BY KARISSA MILLER
Following last month’s mass shooting at a Texas elementary school, concerned community members spoke out Monday night at the Iredell-Statesville Schools Board of Education meeting about school safety, equitable education opportunities and other hot-button issues.
Community member Tom Snyder criticized the district for not being transparent about the total cost of the district’s security camera system upgrades, the number of schools involved and the 18-month timeline for implementation.
He also questioned why their readiness to respond to a crisis wasn’t a pressing priority until after the Texas shooting.
“I’m all for security. As far as the schools go, if someone props the door open, they should be fired on the spot. No exceptions. No second chance. No write up. You’re gone,” he said.
Snyder said that as a taxpayer he wants to be informed. He asked the district to be more transparent in the future.

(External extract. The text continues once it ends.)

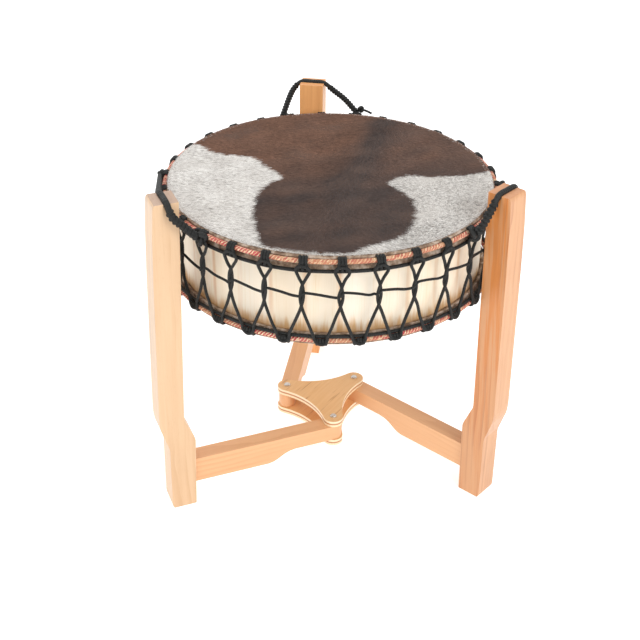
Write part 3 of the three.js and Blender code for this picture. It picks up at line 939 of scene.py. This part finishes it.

Todd Scott, president of Statesville Branch NAACP, addressed the board about upholding the Leandro Act which aims to give all children the same level of educational opportunities as higher income students.
When the 2022-2023 school year begins, the state budget should include expansion items that set the youngest students on the road to success, he said.
“It must include funding for nurses, social workers, counselors, psychologists to address the ongoing and heightened needs of our students,” Scott told the board.
This is a moral and constitutional obligation, he said, encouraging the board members to contact local state representatives on the state budget.
If the government can send money to Ukraine, Scott argued, then it should be able to provide school lunches for students.
Julee Barr, a teacher assistant, said TAs help close the learning gaps and asked the board to look into providing TAs with the state-funded bonus they deserve.
Next, she spoke about why good district teachers are leaving the profession.
“The reason they are leaving is because of pay and respect. They feel like they don’t get respect from the superintendent. They don’t respect from the school board and some of the parents, and they don’t get respect from the students,” Barr said.
She said soon I-SS will not be able to boast that the district has excellent schools.
“Listen to the teachers, not the administration. They are the ones on the front lines. None of you ever talk to the teachers,” Barr said to the school board.
Under normal circumstances, the board does not provide feedback after the public comment period.
However, Chairman Todd Carver, who spoke on behalf of the board, did respond directly to Barr’s comments.
“I hear what you are saying. I don’t want anyone watching this to think we don’t care for our employees because we do,” he said, noting that board members visit schools and do ask teachers about their concerns.
Carver also said the district would look into the bonuses for TAs.
“The $1,000 is not anything the seven of us voted about. That was done on the state level. So, if there is a coding error that took place there and we can fix it on our end, I have reason to believe that we will,” he added.
Chief Finance Officer Adam Steele said that the $1,000 COVID-19 bonus that was referenced in the meeting was a state bonus for teachers or instructional support personnel.
“There was no coding error. The state defined what we could do and did,” Steele said.
After the last meeting, Superintendent Jeff James reached out the state chief finance officer and learned that it wasn’t given to TAs in other districts.
Bonuses and Highlights for 2021-2022 school year:
• Steele said that TAs were issued a $1,000 bonus and $500 bonus that was paid in February 2022 by the state.
• Additionally, the board issued a $2,000 bonus for all full-time employees and $1,000 bonus for part-time employees in December 2021.
• The district has increased the teacher supplement to 7 percent.
• The board also increased the local supplement by 0.5 percent for certified employees and a coaching supplement and band director increase by 5 percent.